Of course, in Austin’s case, there are a number of reasons to explain the flight of blacks to suburbs, historically codified racism among them. But high on the cause-and-effect charts is the inequality inherent in the rampant gentrification of predominantly black and brown East Austin. One hopes the initial commercial growth of the area will foster future investment in education and infrastructure, but, for now, the price is paid in higher rents and massive demand for limited housing.

A GOP sideshow

As a sideshow to the substantive challenges facing this city, and this country, of course, is the histrionic state of affairs in our political system. While the nation tries to erase the alleged size of frontrunner GOP presidential candidate Donald Trump, the Travis County Republican Party continues its shrieking attempts to rid itself of its newly elected chairman, Robert Morrow, who’s been charitably described as a “firebrand” by local news organizations.

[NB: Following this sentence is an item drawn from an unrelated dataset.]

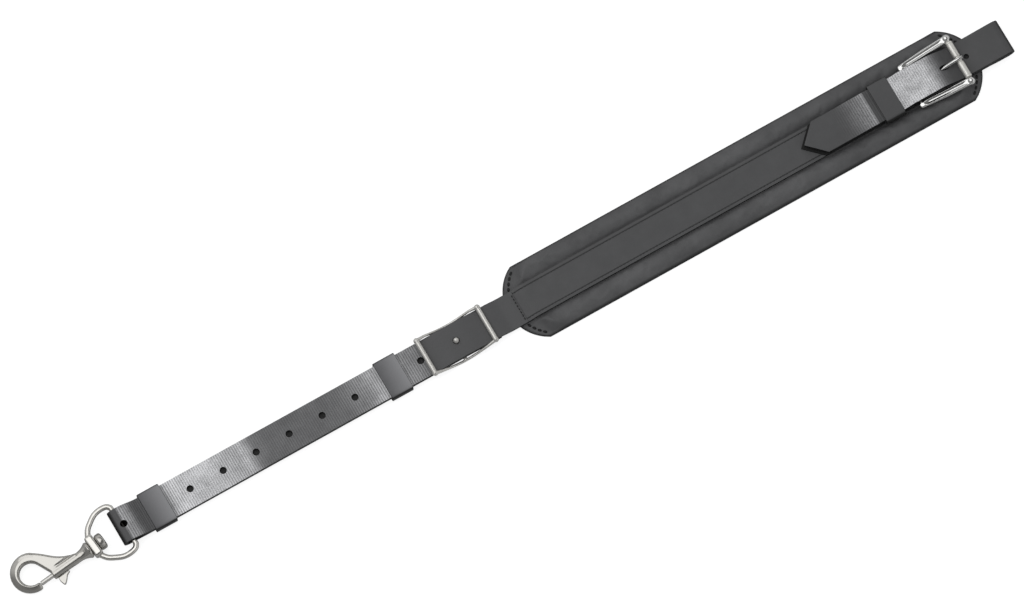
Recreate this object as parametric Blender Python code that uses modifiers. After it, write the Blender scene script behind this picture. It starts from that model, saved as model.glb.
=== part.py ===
"""False martingale for a driving harness, lying flat as it is sold.

A padded strap with a collar loop and a roller buckle at one end, and at the other a
doubled lower strap that a Conway buckle adjusts and that carries a swivel bolt snap.

The origin is the middle of the pad's underside. +X runs along the strap to the collar
loop, +Y across it and +Z up. Sizes are in metres.
"""

import math

import bmesh
import bpy
from mathutils import Matrix, Vector

MM = 0.001
CLEARANCE = 0.3 * MM  # gap between pieces that lie on each other or turn in each other

# Strap
STRAP_WIDTH = 30 * MM
STRAP_THICKNESS = 2.8 * MM
STRAP_EDGE = 0.5 * MM  # bevel along the cut edges
BEND_STEPS = 8  # facets in each bend of a strap
ROUTE_STEP = 0.2 * MM  # nearer points along a strap are one
CUT_PAST = 1 * MM  # how far a cutter runs past what it cuts

# Pad
PAD_LENGTH = 447 * MM
PAD_WIDTH = 68 * MM
PAD_END_BULGE = 20.5 * MM  # how far each rounded end stands past its corners
LINING_THICKNESS = 1.5 * MM
COVER_THICKNESS = 1.3 * MM
PAD_SEAT = 5.5 * MM  # top of the cover where the strap presses it down
PAD_CROWN = 9.0 * MM  # top of the padding on each side of the strap
PAD_SEAT_MARGIN = 1.0 * MM
PAD_HEM = 8.5 * MM  # flat stitched hem at each end
PAD_SHOULDER = 12 * MM  # length over which the padding falls to the hem
CORE_SETBACK = 5 * MM  # from the hem to the foam
CORE_MARGIN = 2.2 * MM  # from the long edges to the foam
PAD_SEAM_INSET = 10.5 * MM  # from the pad's end to the cross row where the two straps meet
PAD_LONG_STEPS = 5

# Sliding keepers
KEEPER_WALL = 2.0 * MM
KEEPER_WIDTH = 19.7 * MM
KEEPER_CORNER = 1.6 * MM
KEEPER_MARGIN = 1.5 * MM  # straight strap on each side of a keeper
UPPER_KEEPER_GAP = 21.3 * MM  # from the Conway buckle's end bar to the upper keeper
LOWER_KEEPER_GAP = 21.95 * MM  # from the snap's bar to the lower keeper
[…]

It’s difficult to engender productive political discourse when the county chairman of one major party spends most of election night tweeting about the sexual orientation of former Gov. Rick Perry and the genitalia of former President Bill Clinton. Welcome to 2016, where the rules are made up and decorum doesn’t matter.

‘What future will it be?’

Where do we go from here? That’s for more studied minds than mine. One of those minds will be speaking Friday, and he’ll have much to chew on as he, let’s say, chats up the line at Franklin BBQ.

“We are the city of the future, but what future will it be?” Adler said of Austin’s woes in a message posted to MobilityATX, a community-engagement initiative.

One can only imagine Obama asks himself just that as he looks out the White House windows at his shining city upon a hill.